The fund carries a reasonable 0.52% price tag, similar to comparable equity precious-metals funds. However, funds that hold the physical commodity are a bit cheaper. Van Eck has hired the Bank of New York Mellon as the fund's securities lending agent, who on behalf of the fund lends out the underlying shares for a bit of extra income. The funds pay "reasonable fees" and may share some of the income with the lending agent, but the annual report is vague as to how much the fund is paying the agent. GDX is probably best held in a taxable account. Its high volatility means it offers ample tax-loss-harvesting opportunities. And its heavy international stake means U.S. investors may be able to recover some of the funds' foreign withholding taxes by taking a tax credit or deduction.
GDX doesn't face much competition. It is by far the biggest, most liquid gold miner ETF, though not the cheapest. The second biggest miner fund is Market Vectors Junior Gold Miners ETF (NYSEARCA:GDXJ). It charges a tad higher expense ratio--0.55%--and invests in "junior miners," which are typically focused on the exploration and initial prospecting. The lotterylike payoff structure of this market segment has historically meant low risk-adjusted returns, as investors have been willing to pay dearly for the dream of hitting it big.

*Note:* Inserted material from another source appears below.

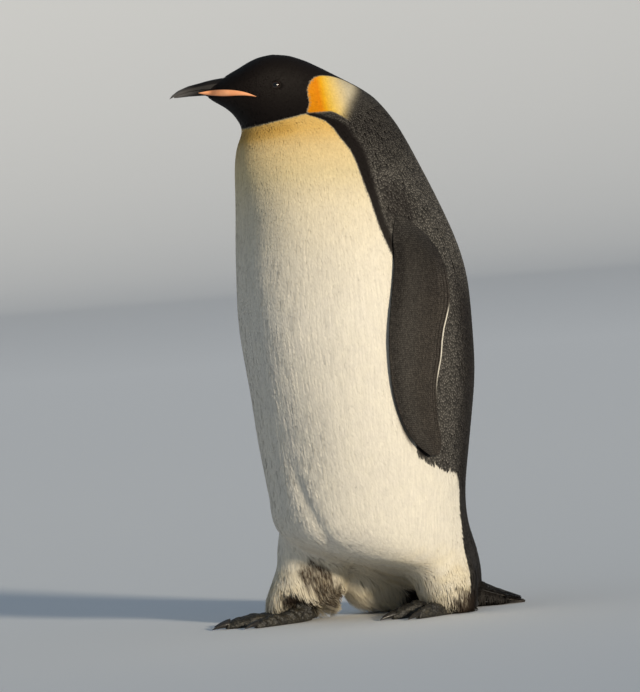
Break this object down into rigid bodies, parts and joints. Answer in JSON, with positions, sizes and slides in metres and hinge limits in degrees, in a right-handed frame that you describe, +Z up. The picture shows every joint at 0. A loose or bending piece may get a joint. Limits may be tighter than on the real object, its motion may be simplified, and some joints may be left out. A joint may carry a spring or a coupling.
{
  "type": "emperor penguin",
  "caption": "Life-size still model of an emperor penguin in a walking pose, right foot forward, standing on its own feet and tail.",
  "frame": {"origin": "under the middle of the bird's bounding box, on the floor", "axes": "+Z up; the bird walks towards -Y; +X is its left side"},
  "size_m": [0.4122, 0.5508, 0.9499],
  "materials": {
    "hood_feather": "short velvety black-brown feathers of the hood",
    "neck_feather": "short soft feathers, gold to cream, black and grey behind",
    "body_feather": "dense overlapping feathers, white in front and slate grey behind",
    "leg_feather": "long soft cream feathers, brown in places",
    "flipper_feather": "tiny stiff scale-like feathers",
    "tail_feather": "stiff narrow feathers",
    "foot_skin": "dark scaly skin",
    "claw_horn": "dark satin horn",
    "bill_horn": "satin blue-grey horn",
    "bill_plate": "satin orange-pink horn",
    "eye": "wet, very dark"
  },
  "bodies": {
    "root": {"bill_lower": "bill_horn", "bill_plate_left": "bill_plate", "bill_plate_right": "bill_plate", "bill_upper": "bill_horn", "claw_left_inner": "claw_horn", "claw_left_middle": "claw_horn", "claw_left_outer": "claw_horn", "claw_right_inner": "claw_horn", "claw_right_middle": "claw_horn", "claw_right_outer": "claw_horn", "eye_left": "eye", "eye_right": "eye", "flipper_left": "flipper_feather", "flipper_right": "flipper_feather", "foot_left": "foot_skin", "foot_right": "foot_skin", "head": "hood_feather", "leg_left": "leg_feather", "leg_right": "leg_feather", "neck": "neck_feather", "tail": "tail_feather", "trunk": "body_feather"}
  },
  "joints": []
}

The lowest-cost fund, iShares MSCI Global Gold Miners (RING), charges 0.39%, but its assets and secondary market liquidity are negligible. Unlike GDX, RING is able to own stocks listed on foreign exchanges, lending the fund a more mid-cap flavor.
Investors looking for direct exposure to gold should consider SPDR Gold Shares (NYSEARCA:GLD) or iShares Gold (IAU). GLD is more heavily traded than IAU, but its 0.40% expense ratio is higher than IAU's 0.25%. GLD can be cheaper than IAU for rapid-fire traders who turn over their positions frequently owing to the fund's narrower bid-ask spread as a percentage of price.